Denel had failed to pay, or underpaid, its employees since May 2020, despite a court order that it should do so. According to the trade union Uasa, Denel directors had, however, been receiving their full salaries.

“It can’t just be the general employees who feel the consequences of the decline of productivity at Denel in the form of salary cuts or no salaries,” asserted committee chairperson Tshitereke Matibe. “The management must also feel the crisis.”

Addressing the committee, Sadik admitted that, although the group had a turnaround strategy, it was in a liquidity crisis and its order book was under threat. Ratings agency Fitch had downgraded the company to CC(zaf), weakening Denel’s own credit profile. This was the result of delayed and inadequate support from the shareholder (the government).

Although the government guarantee to the group had been extended to September 2023, Denel had only been able to obtain short-term loans. Consequently, its debt profile had deteriorated. 

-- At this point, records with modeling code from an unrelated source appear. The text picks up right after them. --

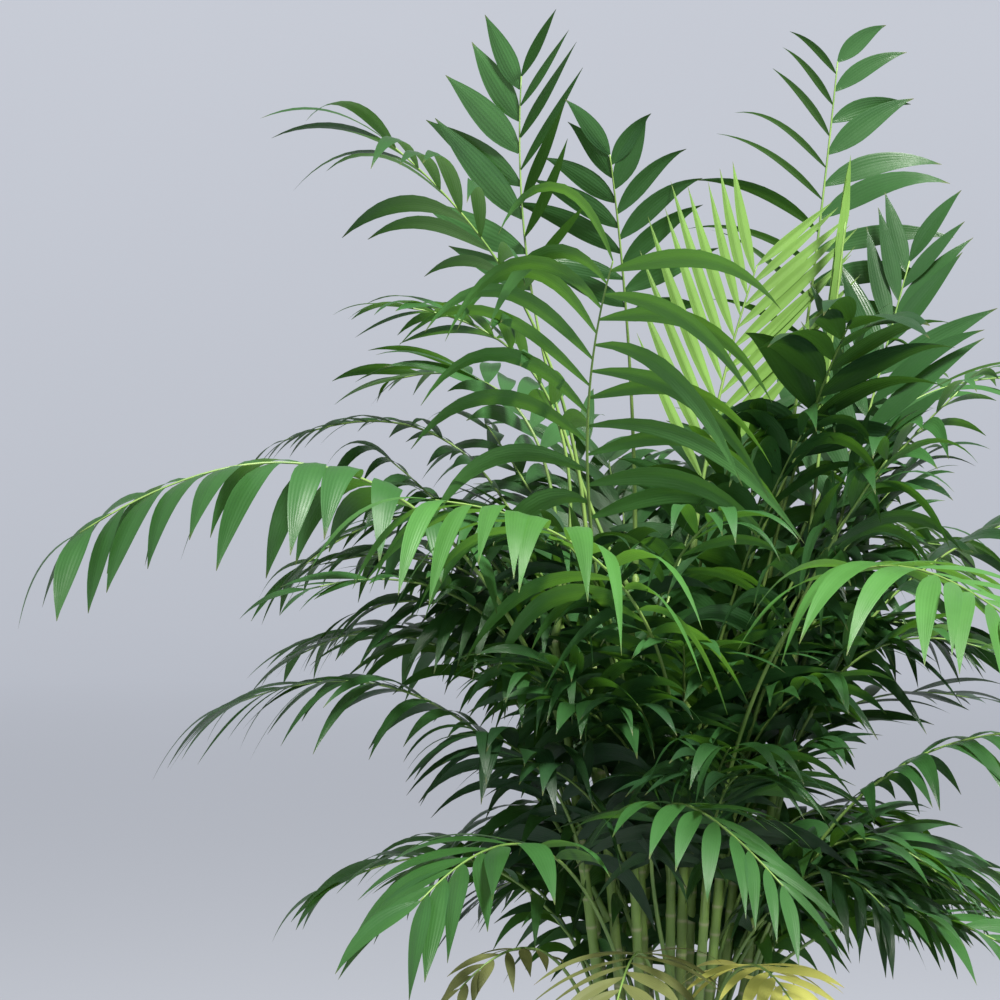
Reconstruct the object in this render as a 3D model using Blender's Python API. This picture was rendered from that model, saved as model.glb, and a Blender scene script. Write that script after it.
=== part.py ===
"""A bamboo palm in a plain round pot: a clump of thin canes that carry arching, feathery fronds.

Units are metres, +Z is up and the pot's flat underside stands at the origin. Headings are in
degrees, anticlockwise from +X as seen from above; the plant's front faces -Y.
"""

import math
from dataclasses import dataclass
from typing import Optional

import bmesh
import bpy
import numpy as np
from mathutils import Vector
from mathutils.bvhtree import BVHTree
from mathutils.geometry import intersect_ray_tri

# Pot and potting mix
POT_HEIGHT = 0.250
POT_FOOT_RADIUS = 0.108
POT_RIM_RADIUS = 0.146
POT_WALL = 0.009
POT_LIP_DEPTH = 0.028
POT_LIP_PROUD = 0.005
POT_EDGE = 0.003
POT_RIM_EDGE = 0.002
POT_SEGMENTS = 40
POT_COLOUR = (0.52, 0.50, 0.47)
POT_ROUGHNESS = 0.55
SOIL_TOP = 0.220
SOIL_CHAMFER = 0.004
SOIL_COLOUR = (0.05, 0.035, 0.022)
SOIL_ROUGHNESS = 0.95
GAP = 0.0003
MERGE = 0.00001

# Canes: a clump on a spiral, leaning out from its middle
CANE_HEIGHTS = (0.78, 0.74, 0.56, 0.70, 0.72, 0.62, 0.76, 0.62, 0.72, 0.72, 0.52, 0.66, 0.70, 0.70)
CANE_RING = 0.060
CANE_LEAN = 0.15
CANE_FOOT_RADIUS = 0.0058
CANE_TOP_RADIUS = 0.0038
CANE_SIDES = 6
CANE_STEPS = 5
CANE_POINT = 0.006
CANE_COLOUR = (0.16, 0.26, 0.06)
CANE_ROUGHNESS = 0.45
GOLDEN_ANGLE = 137.5

# Fronds: a bare stalk, then a blade whose edges join the tips of the leaflets
STALK_STEPS = 4
BLADE_STEPS = 8
CURVE_SAMPLES = 200
STALK_HALF = 0.0022
STALK_FOOT_SHARE = 0.55
SEAT = 0.0006
FROND_THICKNESS = 0.005
RIDGE_FROM = 0.35
RIDGE_SPAN = 0.40
LEAFLET_HANG = 0.55
TAPER_FROM = 0.30
TIP_SHARE = 0.45
BASE_SHARE = 0.70
NOSE_SHARE = 0.30
FROND_ROUGHNESS = 0.40
FROND_COLOURS = {
    "leaf": (0.055, 0.15, 0.045),
    "young": (0.20, 0.36, 0.07),
    "old": (0.13, 0.16, 0.05),
    "dying": (0.45, 0.48, 0.11),
}

# Clearing the fronds from each other
CLEAR = 0.0002
ROD_CLEAR = 0.0045
TURN_STEP = 1.5
TURN_TRIES = 24
TRIM_SWEEPS = 80
TRIM_CUT = 0.92
TRIM_LEAST = 0.40
NEAR_MISS = 0.001


@dataclass(frozen=True)
class Frond:
    """One frond, or one mass of fronds, by the sizes of its arch and of its blade.

    It springs from the side of its cane at a height, or where that is None from the cane's tip.
    """

    name: str
    cane: int
    springs: Optional[float]
    heading: float
    reach: float
    crest_share: float
    crest_rise: float
    tip_rise: float
    leaflet: float = 0.15
    bare: float = 0.42
    open_base: float = 62.0
    open_tip: float = 30.0
    hang: float = 0.9
    sway: float = 0.0
    face: Optional[float] = None
    thickness: float = FROND_THICKNESS
    kind: str = "leaf"


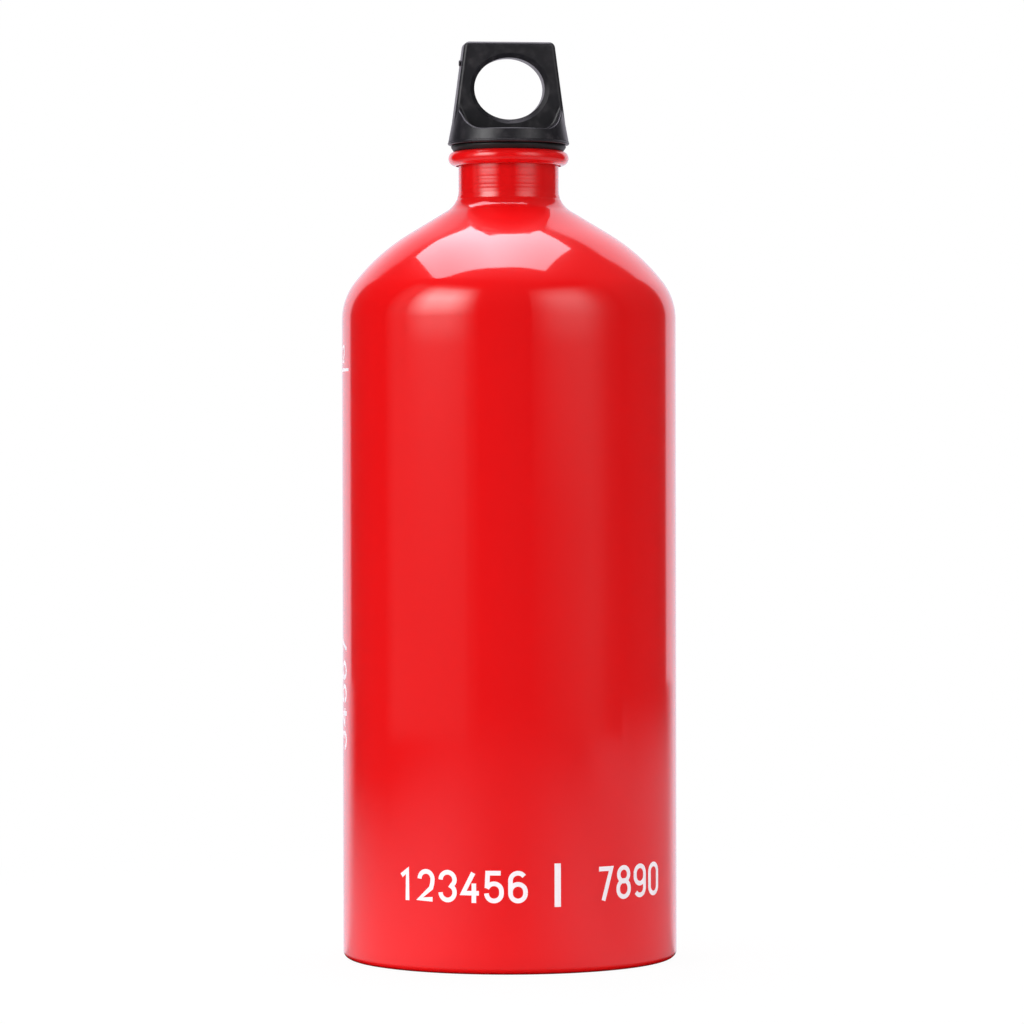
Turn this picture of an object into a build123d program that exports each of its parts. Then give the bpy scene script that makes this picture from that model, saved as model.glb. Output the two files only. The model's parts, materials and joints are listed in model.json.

He further reported that the company’s audited financial loss of R1.9-billion in the 2019/20 financial year had been the result of a serious decline in revenue. This, in turn, had added to its current liquidity crisis. And Denel had been unable to manufacture its world-class products and systems. The Covid-19 pandemic had only made things worse. 

The committee told Sadik that the company had to return and give a further briefing on the progress of the turnaround strategy. Denel would also have to present its plans to restore the morale of its employees and re-establish its reputation.